**EXERCISE DESCRIPTION**
Give back exactly the lines running from the line that holds "under the recess" through the line that holds "CORNERS = ((-1, -1), (-1, 1), (1, -1), (1, 1))", ends included, and no other lines.

** START **

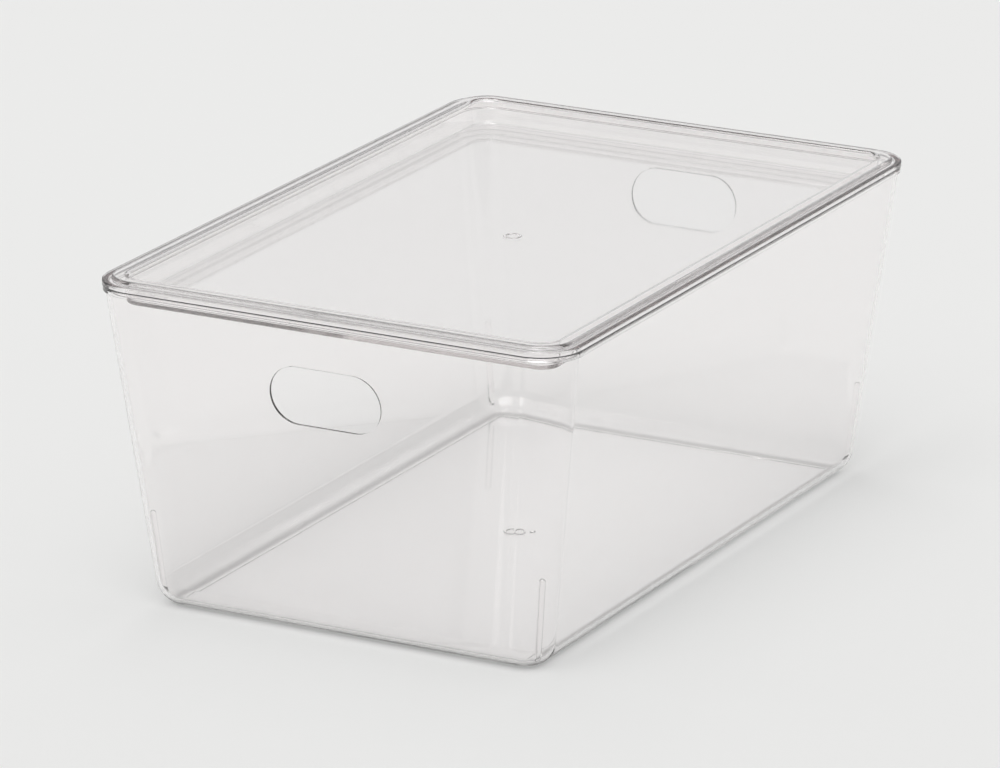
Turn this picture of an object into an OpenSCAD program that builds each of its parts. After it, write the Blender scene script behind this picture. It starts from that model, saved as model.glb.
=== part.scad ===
// Clear storage box: a drafted tub with a hand hole in each end, and a lift-off
// lid with a sunken panel that the next box stands in. Sizes in millimetres.
// Origin at the middle of the underside, X towards a hand hole, Z up.

/* [Overall size] */
// Length over the lid flange, hand hole to hand hole
lid_length = 447; // [300:1:600]
// Width over the lid flange
lid_width = 300; // [200:1:420]
// Height of the tub rim above the table, where the lid rests
tub_height = 190; // [110:1:260]

/* [Tub walls] */
// Wall thickness of the tub, measured level
wall = 2.2; // [1.6:0.1:3]
// Thickness of the tub floor
floor_thickness = 2.5; // [1.8:0.1:4]
// Outward lean of the two ends, degrees
end_draft = 5.3; // [2:0.1:8]
// Outward lean of the two long sides, degrees
side_draft = 7; // [2:0.1:10]
// Outer corner radius where the walls would meet the table
base_corner_radius = 19.5; // [18:0.5:30]
// Outer radius of the curve from the walls into the floor
base_edge_radius = 16.5; // [6:0.5:17]

/* [Tub rim] */
// How far the lid flange stands out past the rim
rim_reveal = 0.4; // [0.2:0.1:1.5]
// Outward step of the rim bead from the wall
rim_bead = 0.9; // [0.5:0.1:2]
// Height of the rim bead
rim_bead_height = 3; // [2:0.1:6]

/* [Hand holes] */
// Width of each hand hole over its round ends
hand_hole_width = 70; // [60:1:110]
// Height of each hand hole
hand_hole_height = 34; // [24:1:45]
// Height of the hand hole centres above the table
hand_hole_level = 145; // [80:1:160]

/* [Corner ribs] */
// Thickness of the upright rib in each corner that stops nested tubs jamming
rib_thickness = 3.6; // [2.4:0.1:6]
// Height of the rib tops above the table
rib_height = 56; // [30:1:90]
// Distance of the rib centre lines from the corner centre lines
rib_reach = 16; // [14:0.1:17]
// Direction of each rib from its corner centre, degrees from the length axis
rib_bearing = 55; // [20:1:70]

/* [Moulding marks] */
// Diameter of the raised gate ring in the middle of the lid panel and the floor
gate_ring_diameter = 11; // [6:0.5:18]
// Width of the gate ring line
gate_ring_line = 1.2; // [0.8:0.1:3]
// Height of the gate marks above the surface
gate_mark_height = 0.35; // [0.2:0.05:0.8]
// Diameter of the small round mark beside the ring on the floor
pin_mark_diameter = 5.5; // [3:0.5:10]
// Distance of the small mark from the ring centre, along the length
pin_mark_along = 5; // [-20:0.5:20]
// Distance of the small mark from the ring centre, across the width
pin_mark_across = -9.5; // [-20:0.5:20]

/* [Lid flange and ridge] */
// Corner radius of the lid flange
lid_corner_radius = 25; // [20:0.5:40]
// Height of the flange edge
flange_height = 3.4; // [2.4:0.1:6]
// Radius of the upper edge of the flange
flange_edge_radius = 1; // [0.4:0.1:2]
// Distance from the lid edge to the raised ridge
ridge_inset = 5.5; // [3:0.5:10]
// Height of the ridge above the tub rim
ridge_height = 5.4; // [4:0.1:9]
// Radius of the outer upper edge of the ridge
ridge_edge_radius = 1.6; // [0.5:0.1:1.8]
// Radius of the inner upper edge of the ridge, above the recess
ridge_inner_radius = 3; // [0.5:0.1:5]
// Distance from the lid edge to the recess, across flange and ridge
border_width = 15; // [12:0.5:25]

/* [Lid recess] */
// Depth of the panel surface below the tub rim
panel_depth = 8.3; // [4:0.1:20]
// Thickness of the panel, the recess wall and the ridge
lid_wall = 2.2; // [1.6:0.1:3]
// Inward lean of the recess wall, degrees
recess_draft = 5; // [1:0.5:10]
// Radius between the recess wall and the panel
recess_edge_radius = 0.8; // [0.5:0.1:6]
// Radius of the lower edge of the tray, under the panel
tray_edge_radius = 1.5; // [0.6:0.1:6]

/* [Lid locating lip] */
// Play between the lip and the tub wall at the rim
lip_clearance = 0.8; // [0.5:0.1:2]
// Depth of the lip below the tub rim
lip_depth = 3; // [2:0.1:6]
// Thickness of the lip
lip_thickness = 2; // [1.4:0.1:3]

/* [Hidden] */
$fn = 96;
corner_steps = 14;
edge_steps = 7;
end_slope = tan(end_draft);
side_slope = tan(side_draft);
// Tub rim and the drafted wall under its bead
rim_length = lid_length - 2 * rim_reveal;
rim_width = lid_width - 2 * rim_reveal;
rim_radius = lid_corner_radius - rim_reveal;
wall_top_length = rim_length - 2 * rim_bead;
wall_top_width = rim_width - 2 * rim_bead;
wall_top_radius = rim_radius - rim_bead;
base_length = wall_top_length - 2 * tub_height * end_slope;
base_width = wall_top_width - 2 * tub_height * side_slope;
radius_slope = (wall_top_radius - base_corner_radius) / tub_height;
// Inside of the tub, which starts on the floor and runs out past the rim
over = 1;
cavity_height = tub_height - floor_thickness + over;
cavity_length = base_length + 2 * (floor_thickness * end_slope - wall);
cavity_width = base_width + 2 * (floor_thickness * side_slope - wall);
cavity_radius = base_corner_radius + floor_thickness * radius_slope - wall;
cavity_edge_radius = base_edge_radius - floor_thickness;
// Levels of the lid above the table
panel_top = tub_height - panel_depth;
panel_under = panel_top - lid_wall;
flange_top = tub_height + flange_height;
ridge_top = tub_height + ridge_height;
// Distances of the lid steps from the lid edge
recess_slope = tan(recess_draft);
recess_height = ridge_top - panel_top;
recess_cut = recess_height + over;
low_inset = border_width + recess_height * recess_slope;
recess_radius = lid_corner_radius - low_inset;
lip_inset = rim_reveal + rim_bead + wall + lip_clearance;

// Upright section of a wall from its corner axis outwards, with a rounded lower edge
module wall_section(r_low, r_high, height, edge) {
  s = (r_high - r_low) / height;
  n = sqrt(1 + s * s);
  axis = r_low + s * edge - edge * n;
  polygon([
    [0, 0], [axis, 0], [axis, edge], [axis + edge / n, edge - edge * s / n],
    [r_high, height], [0, height]
  ]);
  intersection() {
    translate([axis, edge]) circle(r = edge);
    translate([axis, 0]) square(edge);
  }
}

// Solid block with rounded corners. Its walls are one section, the child, turned at the
// corners and drawn straight between them, so that all lean by the same slope.
module swept_block(size, r_low, height) {
  half = [size[0] / 2 - r_low, size[1] / 2 - r_low];
  translate([-half[0], -half[1], 0]) cube([2 * half[0], 2 * half[1], height]);
  for (turn = [0, 180]) rotate([0, 0, turn]) {
    translate([half[0], half[1], 0])
      rotate([90, 0, 0])
        linear_extrude(height = 2 * half[1]) children();
    translate([-half[0], half[1], 0])
      rotate([90, 0, 90])
        linear_extrude(height = 2 * half[0]) children();
    for (side = [0, 1]) mirror([0, side, 0])
      translate([half[0], half[1], 0])
        rotate_extrude(angle = 90) children();
  }
}

// Swept block with leaning walls and a rounded lower edge
module turned_block(size, r_low, height, edge, slope) {
  swept_block(size, r_low, height) wall_section(r_low, r_low + slope * height, height, edge);
}

// Section of the recess, which opens out over the rounded inner edge of the ridge
module recess_section() {
  axis = [
    recess_radius + recess_slope * (recess_height - ridge_inner_radius)
      + ridge_inner_radius * sqrt(1 + recess_slope * recess_slope),
    recess_height - ridge_inner_radius
  ];
  start = axis[1] + ridge_inner_radius * sin(recess_draft);
  wall_section(recess_radius, recess_radius + recess_slope * recess_cut, recess_cut,
    recess_edge_radius);
  difference() {
    translate([0, start]) square([axis[0], recess_cut - start]);
    translate(axis) circle(r = ridge_inner_radius);
  }
}

// Points of a level rounded rectangle
function level_ring(half_x, half_y, r, z) = [
  for (corner = [0:3], step = [0:corner_steps])
    let (
      bearing = 90 * (corner + step / corner_steps),
      x = corner == 0 || corner == 3 ? half_x - r : r - half_x,
      y = corner < 2 ? half_y - r : r - half_y
    )
    [x + r * cos(bearing), y + r * sin(bearing), z]
];

// Loft of a block whose ends and sides lean by different slopes, through level rounded
// rectangles: up the rounded lower edge, then straight to the top
module lofted_block(size, r_low, r_high, height, edge, slope) {
  s = (r_high - r_low) / height;
  foot = function (reach, lean) reach + lean * edge - edge * sqrt(1 + lean * lean);
  turn_end = 90 - atan(max(slope));
  rings = [
    for (k = [0:edge_steps])
      let (turn = turn_end * k / edge_steps)
      level_ring(
        foot(size[0] / 2, slope[0]) + edge * sin(turn),
        foot(size[1] / 2, slope[1]) + edge * sin(turn),
        foot(r_low, s) + edge * sin(turn),
        edge * (1 - cos(turn))),
    level_ring(size[0] / 2 + slope[0] * height, size[1] / 2 + slope[1] * height, r_high, height)
  ];
  n = len(rings[0]);
  last = len(rings) - 1;
  polyhedron(
    points = [for (ring = rings, p = ring) p],
    faces = concat(
      [[for (i = [0:n - 1]) i], [for (i = [n - 1:-1:0]) last * n + i]],
      [for (k = [0:last - 1], i = [0:n - 1])
        let (a = k * n + i, b = k * n + (i + 1) % n) each [[a, a + n, b + n], [a, b + n, b]]]
    )
  );
}

// Flat plate with rounded corners, set in from the lid edge
module inset_plate(inset, low, high) {
  r = lid_corner_radius - inset;
  size = [lid_length - 2 * inset, lid_width - 2 * inset];
  translate([0, 0, low]) {
    translate([-size[0] / 2 + r, -size[1] / 2, 0]) cube([size[0] - 2 * r, size[1], high - low]);
    translate([-size[0] / 2, -size[1] / 2 + r, 0]) cube([size[0], size[1] - 2 * r, high - low]);
    for (x = [-1, 1], y = [-1, 1])
      translate([x * (size[0] / 2 - r), y * (size[1] / 2 - r), 0]) cylinder(r = r, h = high - low);
  }
}

// Plate set in from the lid edge whose upper edge is rounded
module rounded_plate(inset, low, high, edge) {
  r = lid_corner_radius - inset;
  translate([0, 0, high])
    mirror([0, 0, 1])
      turned_block([lid_length - 2 * inset, lid_width - 2 * inset], r, high - low, edge, 0);
}

module hand_hole() {
  r = hand_hole_height / 2;
  straight = hand_hole_width - hand_hole_height;
  translate([0, 0, hand_hole_level]) {
    for (y = [-1, 1])
      translate([0, y * straight / 2, 0])
        rotate([0, 90, 0]) cylinder(r = r, h = lid_length, center = true);
    cube([lid_length, straight, hand_hole_height], center = true);
  }
}

// Round-topped rib standing on the inside of one corner, leaning with the corner
module corner_rib() {
  lean = [end_slope - radius_slope, side_slope - radius_slope];
  start = [
    base_length / 2 - base_corner_radius + rib_reach * cos(rib_bearing),
    base_width / 2 - base_corner_radius + rib_reach * sin(rib_bearing)
  ];
  top = rib_height - rib_thickness / 2;
  tilt = atan(norm(lean));
  translate([start[0], start[1], 0])
    rotate([0, 0, atan2(lean[1], lean[0])])
      rotate([0, tilt, 0]) {
        cylinder(d = rib_thickness, h = top / cos(tilt));
        translate([0, 0, top / cos(tilt)]) sphere(d = rib_thickness);
      }
}

module gate_ring() {
  difference() {
    cylinder(d = gate_ring_diameter, h = gate_mark_height);
    translate([0, 0, -over])
      cylinder(d = gate_ring_diameter - 2 * gate_ring_line, h = gate_mark_height + 2 * over);
  }
}

module tub_outside() {
  lofted_block([base_length, base_width], base_corner_radius, wall_top_radius,
    tub_height, base_edge_radius, [end_slope, side_slope]);
}

module tub_inside() {
  translate([0, 0, floor_thickness])
    lofted_block([cavity_length, cavity_width], cavity_radius,
      cavity_radius + cavity_height * radius_slope,
      cavity_height, cavity_edge_radius, [end_slope, side_slope]);
}

module tub() {
  color([0.9, 0.92, 0.92, 0.35]) {
    difference() {
      union() {
        tub_outside();
        inset_plate(rim_reveal, tub_height - rim_bead_height, tub_height);
      }
      tub_inside();
      hand_hole();
    }
    intersection() {
      tub_outside();
      for (x = [0, 1], y = [0, 1]) mirror([x, 0, 0]) mirror([0, y, 0]) corner_rib();
    }
    translate([0, 0, floor_thickness]) {
      gate_ring();
      translate([pin_mark_along, pin_mark_across])
        cylinder(d = pin_mark_diameter, h = gate_mark_height);
    }
  }
}

module lid() {
  color([0.9, 0.92, 0.92, 0.35]) {
    difference() {
      union() {
        difference() {
          union() {
            rounded_plate(0, tub_height, flange_top, flange_edge_radius);
            rounded_plate(ridge_inset, tub_height, ridge_top, ridge_edge_radius);
          }
          inset_plate(lip_inset, tub_height - over, ridge_top - lid_wall);
        }
        // Lip that centres the lid inside the rim
        difference() {
          inset_plate(lip_inset, tub_height - lip_depth, ridge_top - lid_wall);
          inset_plate(lip_inset + lip_thickness, tub_height - lip_depth - over, ridge_top);
        }
        // Tray under the recess
        translate([0, 0, panel_under])
          turned_block(
            [lid_length - 2 * (low_inset - lid_wall), lid_width - 2 * (low_inset - lid_wall)],
            recess_radius + lid_wall, ridge_top - lid_wall - panel_under,
            tray_edge_radius, recess_slope);
      }
      translate([0, 0, panel_top])
        swept_block([lid_length - 2 * low_inset, lid_width - 2 * low_inset], recess_radius,
          recess_cut) recess_section();
    }
    translate([0, 0, panel_top]) gate_ring();
  }
}

tub();
lid();
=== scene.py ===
"""Clear storage box with a lift-off lid, on a pale studio floor.

The box is two clear mouldings. The tub has leaning walls, a rounded floor edge, a hand hole in
each end, a rib in each corner and a bead round its rim. The lid has a thin flange, a raised
ridge, a sunken panel and a lip underneath that centres it in the tub. Lengths are in
millimetres until they become mesh.
"""

import logging
import math
from dataclasses import dataclass, field
from enum import Enum

import bmesh
import bpy
from mathutils import Matrix, Vector


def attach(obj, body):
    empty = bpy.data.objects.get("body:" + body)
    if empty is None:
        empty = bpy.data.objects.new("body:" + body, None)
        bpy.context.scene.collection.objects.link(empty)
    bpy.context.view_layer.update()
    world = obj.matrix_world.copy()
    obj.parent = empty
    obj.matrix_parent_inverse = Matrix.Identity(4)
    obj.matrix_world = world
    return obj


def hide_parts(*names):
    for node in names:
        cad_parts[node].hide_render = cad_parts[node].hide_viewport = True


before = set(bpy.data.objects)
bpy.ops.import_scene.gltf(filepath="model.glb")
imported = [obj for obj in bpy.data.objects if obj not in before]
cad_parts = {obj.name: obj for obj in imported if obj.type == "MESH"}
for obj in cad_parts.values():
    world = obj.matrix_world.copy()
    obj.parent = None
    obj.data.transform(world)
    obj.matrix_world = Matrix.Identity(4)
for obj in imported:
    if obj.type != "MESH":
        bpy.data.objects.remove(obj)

LOG = logging.getLogger("storage_box")
MM = 0.001
# Sides of the four corners, along the length and across the width
CORNERS = ((-1, -1), (-1, 1), (1, -1), (1, 1))


class Body(Enum):
    """The two mouldings of the box, by the names of their bodies and nodes."""

    TUB = "tub"
    LID = "lid"


class Joining(Enum):
    """Ways of joining a shape to a moulding."""

    CUT = "DIFFERENCE"
    FUSE = "UNION"
    KEEP_COMMON = "INTERSECT"


@dataclass(frozen=True)
class Level:
    """A level rounded rectangle that a moulding's skin passes through."""

    half_x: float
    half_y: float
    radius: float
    z: float


# Materials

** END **

**EXPECTED OUTPUT**
        // Tray under the recess
        translate([0, 0, panel_under])
          turned_block(
            [lid_length - 2 * (low_inset - lid_wall), lid_width - 2 * (low_inset - lid_wall)],
            recess_radius + lid_wall, ridge_top - lid_wall - panel_under,
            tray_edge_radius, recess_slope);
      }
      translate([0, 0, panel_top])
        swept_block([lid_length - 2 * low_inset, lid_width - 2 * low_inset], recess_radius,
          recess_cut) recess_section();
    }
    translate([0, 0, panel_top]) gate_ring();
  }
}

tub();
lid();
=== scene.py ===
"""Clear storage box with a lift-off lid, on a pale studio floor.

The box is two clear mouldings. The tub has leaning walls, a rounded floor edge, a hand hole in
each end, a rib in each corner and a bead round its rim. The lid has a thin flange, a raised
ridge, a sunken panel and a lip underneath that centres it in the tub. Lengths are in
millimetres until they become mesh.
"""

import logging
import math
from dataclasses import dataclass, field
from enum import Enum

import bmesh
import bpy
from mathutils import Matrix, Vector


def attach(obj, body):
    empty = bpy.data.objects.get("body:" + body)
    if empty is None:
        empty = bpy.data.objects.new("body:" + body, None)
        bpy.context.scene.collection.objects.link(empty)
    bpy.context.view_layer.update()
    world = obj.matrix_world.copy()
    obj.parent = empty
    obj.matrix_parent_inverse = Matrix.Identity(4)
    obj.matrix_world = world
    return obj


def hide_parts(*names):
    for node in names:
        cad_parts[node].hide_render = cad_parts[node].hide_viewport = True


before = set(bpy.data.objects)
bpy.ops.import_scene.gltf(filepath="model.glb")
imported = [obj for obj in bpy.data.objects if obj not in before]
cad_parts = {obj.name: obj for obj in imported if obj.type == "MESH"}
for obj in cad_parts.values():
    world = obj.matrix_world.copy()
    obj.parent = None
    obj.data.transform(world)
    obj.matrix_world = Matrix.Identity(4)
for obj in imported:
    if obj.type != "MESH":
        bpy.data.objects.remove(obj)

LOG = logging.getLogger("storage_box")
MM = 0.001
# Sides of the four corners, along the length and across the width
CORNERS = ((-1, -1), (-1, 1), (1, -1), (1, 1))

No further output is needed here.